Frage an Sebastian Sommerer von Wolfi S. bezüglich Finanzen
Sehr geehrter Herr Sommerer,
ich lese, dass Sie eine Ausbildung als "gepr.Bankfachwirt (IHK)" haben. Steht das nicht im Widerspruch zu Ihrer politischen Überzeugung und Ihrer gleichzeitigen Mitgliedschaft in der trotzkistischen SAV?
Hallo Herr S.,
vielen Dank für Ihre Frage, diese wird mir tatsächlich sehr häufig gestellt. Die Antwort ist jedoch nicht so leicht darzustellen, da es sich hier um einen Zeitraum von über acht Jahren handelt und ich mich mit jetzt 25 Jahren, gegenüber mit damals 17 Jahren, natürlich persönlich weiterentwickelt habe.
Ich habe 2010 meine Ausbildung als Bankkaufmann vor allem begonnen, um „die Wirtschaft zu verstehen“. Alternativ hätte ich auch andere Angebote über Ausbildungsplätze gehabt, bspw. als Beamter, aber mich hat die Arbeit in einer Bank doch mehr interessiert. Außerdem war durch die damals andauernde Finanzkrise dieser Beruf nicht gerade gut angesehen, so dass mir auch von Vielen hiervon abgeraten wurde – ich war jedoch sehr idealistisch und wollte es besser machen, als all diese „geizigen Banker“. – Hier wurde mir jedoch recht schnell klar, dass es nicht am angeblichen Geiz der Menschen liegt, sondern daran, dass man durch das System dazu gezwungen ist, derart zu handeln. [Deshalb versuche ich durch mein politisches Ehrenamt immer wieder klar zu machen, dass es eine Utopie ist, den Kapitalismus sozial auszugestalten – denn die sogenannte „soziale Marktwirtschaft“ war in erster Linie ein Produkt der damaligen Verhältnisse (Systemkonkurrenz zwischen Ost und West, Erfahrungen aus dem Zweiten Weltkrieg bzw. des deutschen Faschismus’), welche so eine Einmaligkeit in der Geschichte des Kapitalismus waren. Das System lässt ja seit Ende der 80er immer weiter die soziale Maske fallen und es wird versucht durch Einschnitte in die Demokratie – wie das novellierte PAG in Bayern – Grundsteine zu legen, um eventuell kommende soziale Proteste zu unterbinden.]
So bin ich über mein Interesse an der Philosophie und klassischer Literatur – damals vor allem Kant, Thomas Mann, Goethe oder auch Dostojewski – auf Marx und auch Rosa Luxemburg gestoßen und habe mich so immer mehr mit den sozialistischen Klassikern beschäftigt.

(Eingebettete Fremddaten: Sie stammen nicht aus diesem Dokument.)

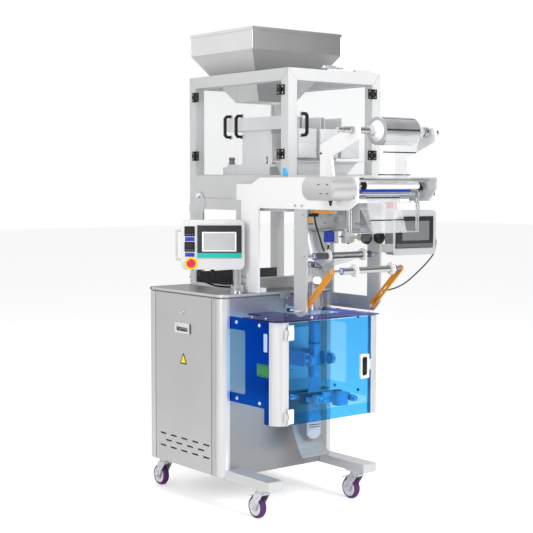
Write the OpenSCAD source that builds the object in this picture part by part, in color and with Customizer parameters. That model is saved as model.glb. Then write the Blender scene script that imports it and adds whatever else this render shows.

Dadurch sehe ich nun einiges, was mir durch eine eher konservative Erziehung durch Familie, Schule und auch Kirche beigebracht wurde in einem anderen Licht und habe mich so persönlich weiterentwickelt. Während dieses Prozesses bin ich auch auf Trotzki gestoßen und empfand seine Kritik an den stalinistischen System für sehr treffend, weshalb ich wiederum auf die SAV aufmerksam und nach längerer Zeit bzw. vor rund einem Jahr dort Mitglied wurde.
Insgesamt war ich fünf Jahre bei einer mittelständischen Genossenschaftsbank angestellt. Den Fachwirt habe ich nebenberuflich nach meiner Ausbildung absolviert. Einerseits wegen einer Vertiefung von vorhandenem Wissen und andererseits, da dieser mir die Möglichkeit eröffnet hat, an einer Universität ohne Abitur zu studieren. – Diesen Schritt habe ich anschließend auch gemacht.
Ich hoffe, ich konnte diesen „Widerspruch“, welcher eher meine persönliche Weiterentwicklung darstellt, aufklären. Bei weiteren Fragen schreiben Sie mir doch gerne!